If this exchange seems terse, keep in mind that the average Microsoft employee receives dozens of electronic messages a day. An e-mail message is like a statement or a question at a meeting—one thought or inquiry in an on-going communication. Microsoft provides e-mail for business purposes, but, like the office telephone, it serves many other purposes, social and personal. For example, hikers can reach all the members of the Microsoft Hiking Club to try to find a ride to the mountain. And certainly a few romances around Microsoft have benefited from e-mail. When my wife, Melinda, and I were first going out, we took advantage of it. For some reason people are less shy about sending e-mail than communicating on the phone or in person. This can be a benefit or a problem, depending on the situation.

I spend several hours a day reading and answering e-mail to and from employees, customers, and partners around the world. Anyone in the company can send me e-mail, and because I am the only person who reads it, no one has to worry about protocol in a message to me.

I probably wouldn’t have to spend so long if my e-mail address weren’t semipublic. There is actually a book called E-Mail Addresses of the Rich & Famous, which includes my e-mail address as well as ones for Rush Limbaugh and Senator Ted Kennedy. When John Seabrook was writing an article about me for The New Yorker magazine, he conducted his interview primarily on e-mail. It was a very effective way to have a dialogue, and I enjoyed the piece when it appeared, but it mentioned my e-mail address. The result has been an avalanche of mail ranging from students asking me, in effect, to do their homework assignments, to people asking for money, to mail from a group interested in whales who for some reason added my e-mail name to their list. My address is also a target for both rude and friendly messages from strangers, and provocative ones from the press ("If you don’t answer this by tomorrow I will publish a story about you and that topless waitress!").
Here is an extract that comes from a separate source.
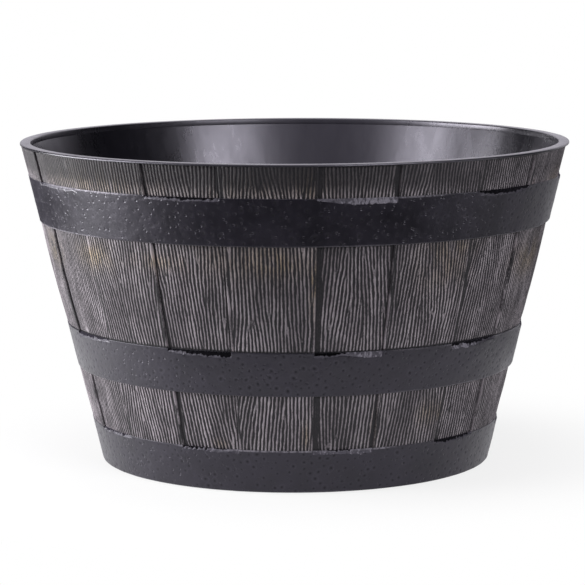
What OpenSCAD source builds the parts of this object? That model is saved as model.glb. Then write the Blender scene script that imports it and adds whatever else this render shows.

We have special e-mail addresses at Microsoft for job applications, product feedback, and other legitimate communications. But a lot of that mail still comes to me and I have to reroute it. There are also three e-mail equivalents of chain letters that keep making the rounds. One threatens general bad luck if it isn’t forwarded. Another specifically says the punishment will be that your sex life will suffer. A third, which has been going around for six years, contains a cookie recipe and a story about a company’s having overcharged a woman for the recipe, and so she wants you to distribute it for free. In the various versions different companies are named. Apparently it is the idea of getting back at a corporation, any corporation, that has made that one such a perennial favorite. This is all mixed in with mail that really should come to me, often about important issues. Fortunately, e-mail software is improving all the time and it now includes a feature that lets me prioritize mail from senders I have designated.

When I travel, I connect my portable computer back into Microsoft’s electronic mail system every night to retrieve new messages and send off the ones I’ve written over the course of the day to people in the company. Most recipients will not even be aware that I am out of the ofrice. When I’m connected to our corporate network from a remote site, I can also click on a single icon to see how sales are doing, to check the status of projects, or to access any other management databases. It is reassuring to check my electronic in-box when I’m thousands of miles and a dozen time zones away, because bad news almost always comes through on e-mail. So if nothing bad is waiting there, I don’t need to worry.

We now use e-mail in all sorts of ways we hadn’t anticipated. For example, at the beginning of the annual Microsoft Giving Campaign, which raises money for charity, employees receive an e-mail message encouraging them to participate. The e-mail message contains an electronic pledge-card program. When the icon in the message is clicked, the pledge card appears on the employee’s screen and he or she can pledge a cash gift or sign up for a payroll deduction. If the latter option is chosen, the information is automatically entered into Microsofts payroll database. From the electronic form employees can direct their gift to their local United Way or to another nonprofit organization. If they want to, they can choose to have their donation go to one or more of the charities the United Way supports, and can even access a server to obtain information about those organizations or about volunteering in their community. From start to finish it’s completely electronic. As the leader of the company, I can analyze summary information day by day to find out if we are getting good participation or if we need to have a few more rallies to get out the message about how important we think the giving campaign is.

Today, besides company-operated, text-based e-mail systems, the kind Microsoft operates for its own use, there are commercial services such as MCI Mail and B.T. Gold (operated by British Telecom). There are also offerings from all of the commercial on-line systems such as CompuServe, Prodigy, and the Microsoft Network. These perform some of the same functions that telegrams and, later, telex systems once did. Users connected to these e-mail systems can send a message to virtually anyone who has a standard Internet e-mail address. Both private and commercial e-mail systems include “gateways” that transfer messages sent by a user of one mail system to a recipient on another. You can get a message to almost anyone who has a PC and a modem, although for certain communications privacy is a problem because transmissions across the Internet are not very secure. Some commercial services, such as MCI, will also deliver a message by fax, telex, or traditional mail if the recipient doesn’t have an electronic mailbox.